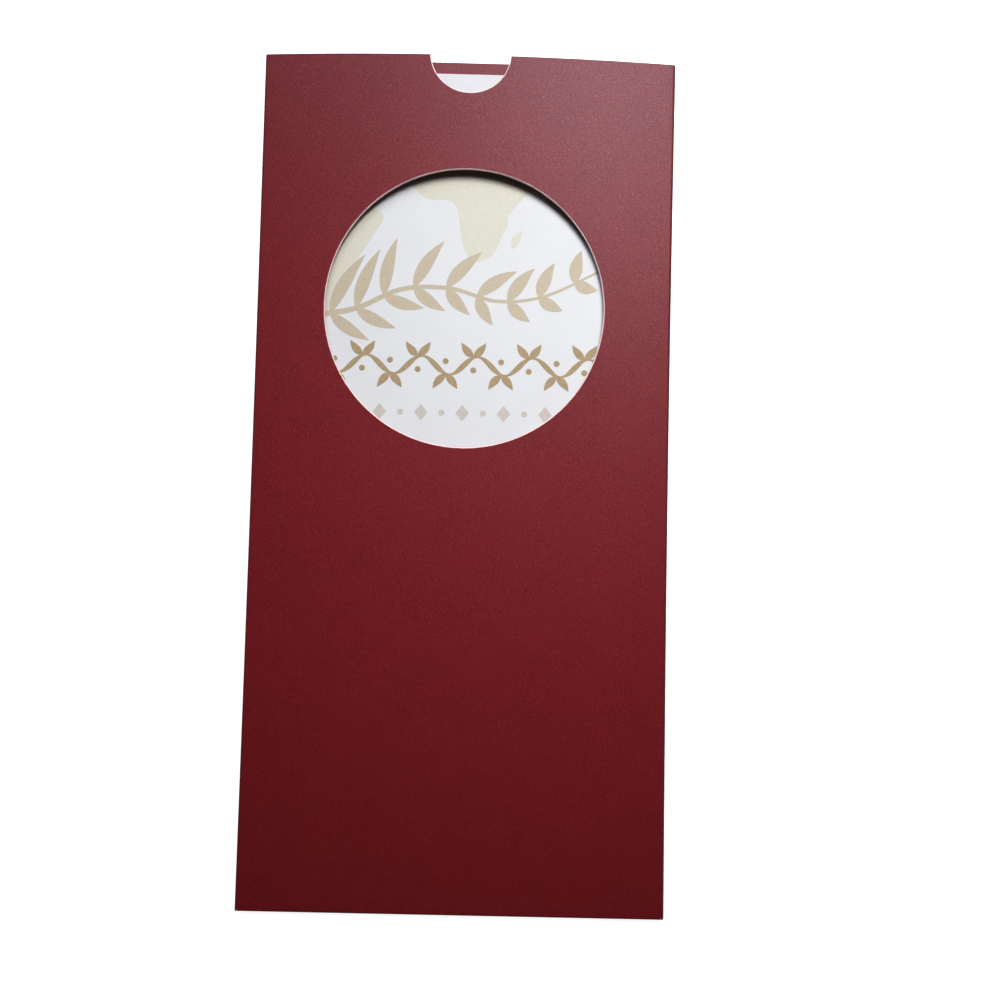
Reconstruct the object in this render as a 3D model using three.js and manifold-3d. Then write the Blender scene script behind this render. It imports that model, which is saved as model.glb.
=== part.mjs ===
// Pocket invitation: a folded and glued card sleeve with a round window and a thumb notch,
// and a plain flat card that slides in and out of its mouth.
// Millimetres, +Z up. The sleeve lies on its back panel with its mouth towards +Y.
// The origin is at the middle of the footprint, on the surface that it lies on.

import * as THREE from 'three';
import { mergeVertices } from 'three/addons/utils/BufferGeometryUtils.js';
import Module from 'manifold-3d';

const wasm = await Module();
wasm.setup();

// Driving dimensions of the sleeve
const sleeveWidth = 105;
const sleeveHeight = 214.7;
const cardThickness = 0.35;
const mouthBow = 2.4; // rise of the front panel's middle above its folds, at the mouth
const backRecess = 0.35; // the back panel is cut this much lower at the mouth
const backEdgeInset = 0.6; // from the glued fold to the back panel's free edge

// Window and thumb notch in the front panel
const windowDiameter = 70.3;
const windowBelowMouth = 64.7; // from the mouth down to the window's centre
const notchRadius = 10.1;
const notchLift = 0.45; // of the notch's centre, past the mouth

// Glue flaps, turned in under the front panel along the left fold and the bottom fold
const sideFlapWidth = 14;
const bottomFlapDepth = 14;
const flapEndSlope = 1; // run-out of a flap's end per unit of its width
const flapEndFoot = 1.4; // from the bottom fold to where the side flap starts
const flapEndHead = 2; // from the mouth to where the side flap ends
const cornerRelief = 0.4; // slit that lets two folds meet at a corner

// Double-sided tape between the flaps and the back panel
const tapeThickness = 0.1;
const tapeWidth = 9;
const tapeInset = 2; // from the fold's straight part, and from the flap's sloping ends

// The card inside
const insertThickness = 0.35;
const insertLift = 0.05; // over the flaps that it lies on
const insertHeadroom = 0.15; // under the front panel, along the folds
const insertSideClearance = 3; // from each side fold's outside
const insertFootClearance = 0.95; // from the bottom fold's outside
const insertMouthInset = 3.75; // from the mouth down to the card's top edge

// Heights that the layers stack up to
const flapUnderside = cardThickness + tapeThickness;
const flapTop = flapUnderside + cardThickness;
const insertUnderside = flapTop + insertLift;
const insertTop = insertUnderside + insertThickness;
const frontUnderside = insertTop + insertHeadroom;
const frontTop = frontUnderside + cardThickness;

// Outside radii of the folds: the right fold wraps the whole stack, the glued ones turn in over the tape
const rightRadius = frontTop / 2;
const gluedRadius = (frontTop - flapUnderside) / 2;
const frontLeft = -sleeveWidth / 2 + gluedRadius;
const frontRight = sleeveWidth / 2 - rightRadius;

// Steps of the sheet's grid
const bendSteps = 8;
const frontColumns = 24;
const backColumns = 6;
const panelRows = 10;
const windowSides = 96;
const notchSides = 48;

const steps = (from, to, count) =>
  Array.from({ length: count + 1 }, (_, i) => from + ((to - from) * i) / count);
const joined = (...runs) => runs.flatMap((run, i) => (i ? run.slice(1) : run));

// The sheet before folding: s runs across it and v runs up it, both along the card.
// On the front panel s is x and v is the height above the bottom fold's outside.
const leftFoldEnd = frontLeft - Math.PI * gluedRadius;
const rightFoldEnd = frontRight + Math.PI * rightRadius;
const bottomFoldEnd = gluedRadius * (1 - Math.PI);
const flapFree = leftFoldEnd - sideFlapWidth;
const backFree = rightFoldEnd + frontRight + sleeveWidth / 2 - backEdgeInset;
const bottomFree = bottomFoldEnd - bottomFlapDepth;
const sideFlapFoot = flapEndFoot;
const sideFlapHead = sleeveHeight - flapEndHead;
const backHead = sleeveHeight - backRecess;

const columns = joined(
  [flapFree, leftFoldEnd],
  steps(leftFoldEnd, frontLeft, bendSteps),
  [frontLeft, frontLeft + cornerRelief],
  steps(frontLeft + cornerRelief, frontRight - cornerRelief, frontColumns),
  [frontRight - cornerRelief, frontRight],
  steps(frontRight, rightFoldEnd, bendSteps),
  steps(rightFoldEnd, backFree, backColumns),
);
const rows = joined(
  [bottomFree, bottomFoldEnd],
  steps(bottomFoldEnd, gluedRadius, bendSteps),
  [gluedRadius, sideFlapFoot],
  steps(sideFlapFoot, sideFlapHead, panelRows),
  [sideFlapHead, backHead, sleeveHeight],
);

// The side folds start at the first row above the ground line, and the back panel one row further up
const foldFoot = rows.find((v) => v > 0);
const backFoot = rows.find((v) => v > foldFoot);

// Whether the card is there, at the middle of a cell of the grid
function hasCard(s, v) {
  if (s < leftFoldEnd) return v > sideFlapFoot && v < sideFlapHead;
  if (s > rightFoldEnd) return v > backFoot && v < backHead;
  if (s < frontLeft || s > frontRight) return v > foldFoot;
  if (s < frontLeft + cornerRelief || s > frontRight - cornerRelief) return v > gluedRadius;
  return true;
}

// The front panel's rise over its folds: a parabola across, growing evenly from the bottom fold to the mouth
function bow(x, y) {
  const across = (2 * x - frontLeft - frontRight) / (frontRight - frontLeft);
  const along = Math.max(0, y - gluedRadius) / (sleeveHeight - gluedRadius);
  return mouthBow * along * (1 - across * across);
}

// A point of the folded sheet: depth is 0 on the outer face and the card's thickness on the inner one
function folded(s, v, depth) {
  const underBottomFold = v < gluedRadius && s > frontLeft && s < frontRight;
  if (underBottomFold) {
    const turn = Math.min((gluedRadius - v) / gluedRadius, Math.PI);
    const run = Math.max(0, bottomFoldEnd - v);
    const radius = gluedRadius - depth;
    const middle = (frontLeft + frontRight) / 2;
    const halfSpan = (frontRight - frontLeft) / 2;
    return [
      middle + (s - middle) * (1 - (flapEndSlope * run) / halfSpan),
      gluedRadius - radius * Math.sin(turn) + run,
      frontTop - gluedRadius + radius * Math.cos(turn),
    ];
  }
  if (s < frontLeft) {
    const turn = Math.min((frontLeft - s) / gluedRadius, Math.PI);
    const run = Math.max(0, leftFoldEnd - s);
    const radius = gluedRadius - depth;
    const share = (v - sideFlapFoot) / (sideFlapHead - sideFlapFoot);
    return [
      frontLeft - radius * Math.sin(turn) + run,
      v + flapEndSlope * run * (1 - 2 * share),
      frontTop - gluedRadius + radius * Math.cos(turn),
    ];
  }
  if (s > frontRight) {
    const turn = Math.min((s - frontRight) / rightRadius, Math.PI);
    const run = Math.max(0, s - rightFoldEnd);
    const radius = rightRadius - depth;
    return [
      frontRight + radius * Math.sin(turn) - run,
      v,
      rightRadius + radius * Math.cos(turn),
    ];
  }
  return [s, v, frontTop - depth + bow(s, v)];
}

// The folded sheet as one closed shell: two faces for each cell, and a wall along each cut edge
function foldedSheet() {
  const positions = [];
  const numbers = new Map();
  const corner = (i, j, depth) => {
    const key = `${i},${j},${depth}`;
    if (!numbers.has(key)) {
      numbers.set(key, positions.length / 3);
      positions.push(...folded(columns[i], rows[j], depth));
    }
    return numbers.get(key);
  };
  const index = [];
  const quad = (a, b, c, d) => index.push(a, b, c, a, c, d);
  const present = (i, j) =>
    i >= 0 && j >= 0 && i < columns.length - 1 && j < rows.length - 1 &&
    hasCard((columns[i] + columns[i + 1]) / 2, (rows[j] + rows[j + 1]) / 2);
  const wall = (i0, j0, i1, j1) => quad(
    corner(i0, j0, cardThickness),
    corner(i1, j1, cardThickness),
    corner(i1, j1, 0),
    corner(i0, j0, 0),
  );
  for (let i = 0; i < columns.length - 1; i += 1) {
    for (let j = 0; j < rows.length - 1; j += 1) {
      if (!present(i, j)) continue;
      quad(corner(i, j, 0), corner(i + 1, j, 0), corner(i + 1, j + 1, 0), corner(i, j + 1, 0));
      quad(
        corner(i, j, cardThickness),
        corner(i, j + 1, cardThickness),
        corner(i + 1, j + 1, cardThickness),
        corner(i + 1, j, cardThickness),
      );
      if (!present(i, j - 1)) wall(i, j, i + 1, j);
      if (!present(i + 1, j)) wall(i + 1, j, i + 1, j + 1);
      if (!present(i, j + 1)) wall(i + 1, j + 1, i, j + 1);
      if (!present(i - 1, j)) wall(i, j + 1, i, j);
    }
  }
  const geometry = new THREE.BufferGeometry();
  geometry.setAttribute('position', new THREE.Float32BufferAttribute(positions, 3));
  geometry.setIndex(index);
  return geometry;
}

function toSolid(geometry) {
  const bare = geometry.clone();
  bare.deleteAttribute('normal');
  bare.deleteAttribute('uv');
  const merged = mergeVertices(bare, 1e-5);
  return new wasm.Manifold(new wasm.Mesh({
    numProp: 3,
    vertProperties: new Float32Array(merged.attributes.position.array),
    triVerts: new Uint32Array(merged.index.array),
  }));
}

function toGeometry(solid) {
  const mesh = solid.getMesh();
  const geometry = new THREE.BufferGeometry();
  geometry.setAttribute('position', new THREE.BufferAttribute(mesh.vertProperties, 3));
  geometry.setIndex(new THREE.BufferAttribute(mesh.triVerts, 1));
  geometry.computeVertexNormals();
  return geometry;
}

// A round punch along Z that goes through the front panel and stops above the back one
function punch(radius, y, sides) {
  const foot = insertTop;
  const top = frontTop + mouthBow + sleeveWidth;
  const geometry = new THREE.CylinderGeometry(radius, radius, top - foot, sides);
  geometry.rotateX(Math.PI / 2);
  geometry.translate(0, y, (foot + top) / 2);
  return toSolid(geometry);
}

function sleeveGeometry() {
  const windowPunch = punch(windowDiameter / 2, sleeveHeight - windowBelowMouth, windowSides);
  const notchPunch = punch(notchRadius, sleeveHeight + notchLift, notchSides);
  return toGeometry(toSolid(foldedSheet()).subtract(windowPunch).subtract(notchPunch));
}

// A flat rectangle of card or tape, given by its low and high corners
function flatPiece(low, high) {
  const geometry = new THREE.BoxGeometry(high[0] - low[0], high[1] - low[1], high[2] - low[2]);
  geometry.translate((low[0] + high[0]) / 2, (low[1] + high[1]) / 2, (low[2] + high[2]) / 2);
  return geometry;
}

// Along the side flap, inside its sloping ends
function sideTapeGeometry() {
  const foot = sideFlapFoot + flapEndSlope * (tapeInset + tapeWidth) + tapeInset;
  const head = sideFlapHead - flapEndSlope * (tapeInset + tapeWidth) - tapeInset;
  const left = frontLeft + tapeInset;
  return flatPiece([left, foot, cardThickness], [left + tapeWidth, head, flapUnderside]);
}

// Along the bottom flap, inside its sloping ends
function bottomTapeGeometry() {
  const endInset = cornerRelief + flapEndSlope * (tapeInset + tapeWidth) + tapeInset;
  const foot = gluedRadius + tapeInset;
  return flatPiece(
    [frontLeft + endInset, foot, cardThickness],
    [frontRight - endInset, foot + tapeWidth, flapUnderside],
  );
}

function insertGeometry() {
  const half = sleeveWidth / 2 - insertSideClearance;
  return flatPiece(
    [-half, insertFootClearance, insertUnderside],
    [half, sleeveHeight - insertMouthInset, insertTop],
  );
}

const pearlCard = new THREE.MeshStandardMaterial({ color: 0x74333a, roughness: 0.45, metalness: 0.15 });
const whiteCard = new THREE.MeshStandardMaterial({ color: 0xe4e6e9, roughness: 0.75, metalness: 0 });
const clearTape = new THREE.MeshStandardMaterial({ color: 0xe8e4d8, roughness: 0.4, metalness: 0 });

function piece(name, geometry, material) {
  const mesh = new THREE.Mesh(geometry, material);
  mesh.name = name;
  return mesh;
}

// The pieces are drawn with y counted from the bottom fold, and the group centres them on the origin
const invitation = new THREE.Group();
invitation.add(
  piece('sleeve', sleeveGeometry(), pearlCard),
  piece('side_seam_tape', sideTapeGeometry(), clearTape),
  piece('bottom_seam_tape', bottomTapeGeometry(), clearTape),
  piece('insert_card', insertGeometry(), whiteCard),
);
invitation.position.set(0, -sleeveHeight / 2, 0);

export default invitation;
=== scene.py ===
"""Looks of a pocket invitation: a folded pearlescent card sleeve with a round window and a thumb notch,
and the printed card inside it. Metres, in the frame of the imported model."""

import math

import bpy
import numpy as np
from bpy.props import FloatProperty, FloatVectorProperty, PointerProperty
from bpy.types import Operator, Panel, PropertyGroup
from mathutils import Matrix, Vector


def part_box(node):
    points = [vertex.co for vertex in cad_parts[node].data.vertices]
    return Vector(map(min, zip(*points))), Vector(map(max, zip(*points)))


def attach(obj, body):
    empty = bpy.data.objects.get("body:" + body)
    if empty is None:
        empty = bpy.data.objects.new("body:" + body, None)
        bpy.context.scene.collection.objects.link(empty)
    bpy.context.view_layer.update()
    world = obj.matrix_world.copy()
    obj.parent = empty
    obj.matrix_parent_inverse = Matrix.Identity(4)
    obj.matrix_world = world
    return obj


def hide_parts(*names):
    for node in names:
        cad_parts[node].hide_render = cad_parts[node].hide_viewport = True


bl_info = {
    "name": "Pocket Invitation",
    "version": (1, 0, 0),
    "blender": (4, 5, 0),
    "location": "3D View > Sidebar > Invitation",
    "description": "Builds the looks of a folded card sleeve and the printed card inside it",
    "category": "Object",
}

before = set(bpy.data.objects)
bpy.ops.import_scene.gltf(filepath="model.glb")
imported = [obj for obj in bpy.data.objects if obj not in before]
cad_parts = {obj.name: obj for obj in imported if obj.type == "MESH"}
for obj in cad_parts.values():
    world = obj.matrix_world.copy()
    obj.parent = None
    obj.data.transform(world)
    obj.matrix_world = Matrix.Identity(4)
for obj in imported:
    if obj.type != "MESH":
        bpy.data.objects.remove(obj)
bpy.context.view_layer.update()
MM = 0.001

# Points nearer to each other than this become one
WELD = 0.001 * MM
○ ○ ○
Exactly those lines that run from the line with "function piece(name, geometry, material)" through the line with "obj.matrix_world = world" are to be reproduced; both end lines belong to the range.

**Correct answer:**
function piece(name, geometry, material) {
  const mesh = new THREE.Mesh(geometry, material);
  mesh.name = name;
  return mesh;
}

// The pieces are drawn with y counted from the bottom fold, and the group centres them on the origin
const invitation = new THREE.Group();
invitation.add(
  piece('sleeve', sleeveGeometry(), pearlCard),
  piece('side_seam_tape', sideTapeGeometry(), clearTape),
  piece('bottom_seam_tape', bottomTapeGeometry(), clearTape),
  piece('insert_card', insertGeometry(), whiteCard),
);
invitation.position.set(0, -sleeveHeight / 2, 0);

export default invitation;
=== scene.py ===
"""Looks of a pocket invitation: a folded pearlescent card sleeve with a round window and a thumb notch,
and the printed card inside it. Metres, in the frame of the imported model."""

import math

import bpy
import numpy as np
from bpy.props import FloatProperty, FloatVectorProperty, PointerProperty
from bpy.types import Operator, Panel, PropertyGroup
from mathutils import Matrix, Vector


def part_box(node):
    points = [vertex.co for vertex in cad_parts[node].data.vertices]
    return Vector(map(min, zip(*points))), Vector(map(max, zip(*points)))


def attach(obj, body):
    empty = bpy.data.objects.get("body:" + body)
    if empty is None:
        empty = bpy.data.objects.new("body:" + body, None)
        bpy.context.scene.collection.objects.link(empty)
    bpy.context.view_layer.update()
    world = obj.matrix_world.copy()
    obj.parent = empty
    obj.matrix_parent_inverse = Matrix.Identity(4)
    obj.matrix_world = world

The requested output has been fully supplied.